## [STATED GOAL]
Copy out each line of the material below with no changes.

★ ★ ★ ★ ★ ★ ★

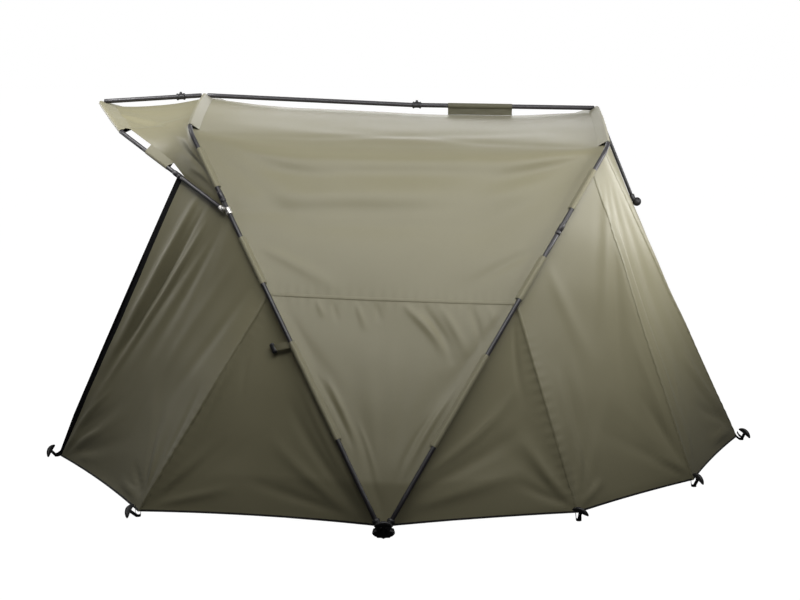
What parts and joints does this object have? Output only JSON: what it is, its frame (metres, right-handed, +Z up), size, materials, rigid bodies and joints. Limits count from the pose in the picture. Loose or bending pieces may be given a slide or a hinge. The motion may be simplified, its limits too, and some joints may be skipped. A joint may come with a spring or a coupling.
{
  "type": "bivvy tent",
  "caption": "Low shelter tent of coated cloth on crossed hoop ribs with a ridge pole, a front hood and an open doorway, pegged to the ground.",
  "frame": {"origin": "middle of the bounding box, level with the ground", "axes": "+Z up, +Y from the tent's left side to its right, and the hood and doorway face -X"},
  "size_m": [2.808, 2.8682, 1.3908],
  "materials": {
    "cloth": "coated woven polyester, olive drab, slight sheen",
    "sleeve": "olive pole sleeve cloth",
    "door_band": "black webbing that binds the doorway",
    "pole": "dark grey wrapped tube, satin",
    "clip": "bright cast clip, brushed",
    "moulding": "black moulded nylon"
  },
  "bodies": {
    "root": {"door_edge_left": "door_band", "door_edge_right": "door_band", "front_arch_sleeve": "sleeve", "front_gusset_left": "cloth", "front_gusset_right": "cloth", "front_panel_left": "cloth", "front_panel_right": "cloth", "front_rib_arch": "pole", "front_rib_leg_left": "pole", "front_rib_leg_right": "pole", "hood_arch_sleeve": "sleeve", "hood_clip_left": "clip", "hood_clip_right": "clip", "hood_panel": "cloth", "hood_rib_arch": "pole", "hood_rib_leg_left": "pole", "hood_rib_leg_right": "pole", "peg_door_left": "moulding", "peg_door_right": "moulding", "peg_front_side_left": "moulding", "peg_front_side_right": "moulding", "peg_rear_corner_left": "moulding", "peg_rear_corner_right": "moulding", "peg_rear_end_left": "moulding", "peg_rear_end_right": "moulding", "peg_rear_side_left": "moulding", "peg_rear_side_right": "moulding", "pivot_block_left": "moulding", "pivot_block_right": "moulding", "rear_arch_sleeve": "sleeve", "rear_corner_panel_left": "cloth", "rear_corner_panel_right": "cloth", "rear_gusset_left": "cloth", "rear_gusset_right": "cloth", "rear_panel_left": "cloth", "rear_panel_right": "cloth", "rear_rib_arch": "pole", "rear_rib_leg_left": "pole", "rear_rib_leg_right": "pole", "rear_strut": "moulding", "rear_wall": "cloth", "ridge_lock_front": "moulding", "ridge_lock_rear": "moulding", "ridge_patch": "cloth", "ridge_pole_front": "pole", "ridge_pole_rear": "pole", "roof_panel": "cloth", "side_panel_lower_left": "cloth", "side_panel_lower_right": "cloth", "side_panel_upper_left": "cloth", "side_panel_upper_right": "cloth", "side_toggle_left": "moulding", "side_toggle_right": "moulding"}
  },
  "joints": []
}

★ ★ ★ ★ ★ ★ ★

## [COMPLETE OUTPUT]
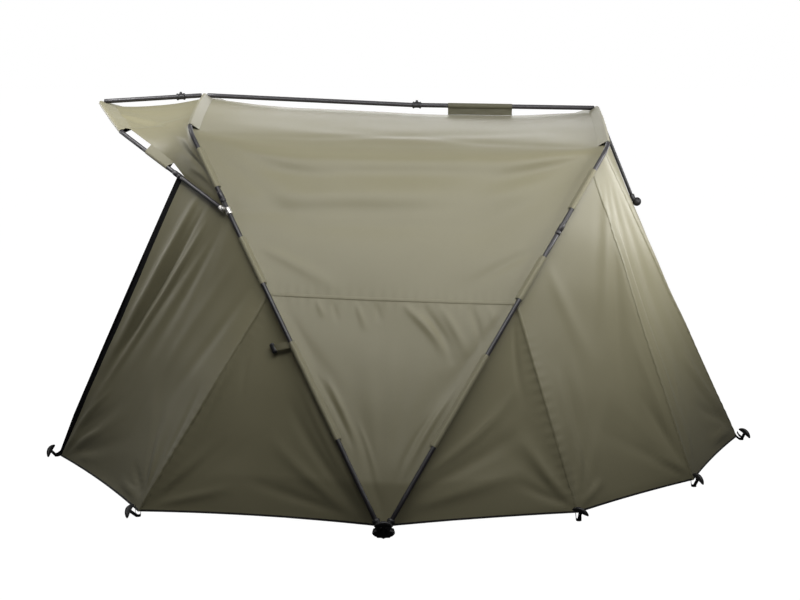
What parts and joints does this object have? Output only JSON: what it is, its frame (metres, right-handed, +Z up), size, materials, rigid bodies and joints. Limits count from the pose in the picture. Loose or bending pieces may be given a slide or a hinge. The motion may be simplified, its limits too, and some joints may be skipped. A joint may come with a spring or a coupling.
{
  "type": "bivvy tent",
  "caption": "Low shelter tent of coated cloth on crossed hoop ribs with a ridge pole, a front hood and an open doorway, pegged to the ground.",
  "frame": {"origin": "middle of the bounding box, level with the ground", "axes": "+Z up, +Y from the tent's left side to its right, and the hood and doorway face -X"},
  "size_m": [2.808, 2.8682, 1.3908],
  "materials": {
    "cloth": "coated woven polyester, olive drab, slight sheen",
    "sleeve": "olive pole sleeve cloth",
    "door_band": "black webbing that binds the doorway",
    "pole": "dark grey wrapped tube, satin",
    "clip": "bright cast clip, brushed",
    "moulding": "black moulded nylon"
  },
  "bodies": {
    "root": {"door_edge_left": "door_band", "door_edge_right": "door_band", "front_arch_sleeve": "sleeve", "front_gusset_left": "cloth", "front_gusset_right": "cloth", "front_panel_left": "cloth", "front_panel_right": "cloth", "front_rib_arch": "pole", "front_rib_leg_left": "pole", "front_rib_leg_right": "pole", "hood_arch_sleeve": "sleeve", "hood_clip_left": "clip", "hood_clip_right": "clip", "hood_panel": "cloth", "hood_rib_arch": "pole", "hood_rib_leg_left": "pole", "hood_rib_leg_right": "pole", "peg_door_left": "moulding", "peg_door_right": "moulding", "peg_front_side_left": "moulding", "peg_front_side_right": "moulding", "peg_rear_corner_left": "moulding", "peg_rear_corner_right": "moulding", "peg_rear_end_left": "moulding", "peg_rear_end_right": "moulding", "peg_rear_side_left": "moulding", "peg_rear_side_right": "moulding", "pivot_block_left": "moulding", "pivot_block_right": "moulding", "rear_arch_sleeve": "sleeve", "rear_corner_panel_left": "cloth", "rear_corner_panel_right": "cloth", "rear_gusset_left": "cloth", "rear_gusset_right": "cloth", "rear_panel_left": "cloth", "rear_panel_right": "cloth", "rear_rib_arch": "pole", "rear_rib_leg_left": "pole", "rear_rib_leg_right": "pole", "rear_strut": "moulding", "rear_wall": "cloth", "ridge_lock_front": "moulding", "ridge_lock_rear": "moulding", "ridge_patch": "cloth", "ridge_pole_front": "pole", "ridge_pole_rear": "pole", "roof_panel": "cloth", "side_panel_lower_left": "cloth", "side_panel_lower_right": "cloth", "side_panel_upper_left": "cloth", "side_panel_upper_right": "cloth", "side_toggle_left": "moulding", "side_toggle_right": "moulding"}
  },
  "joints": []
}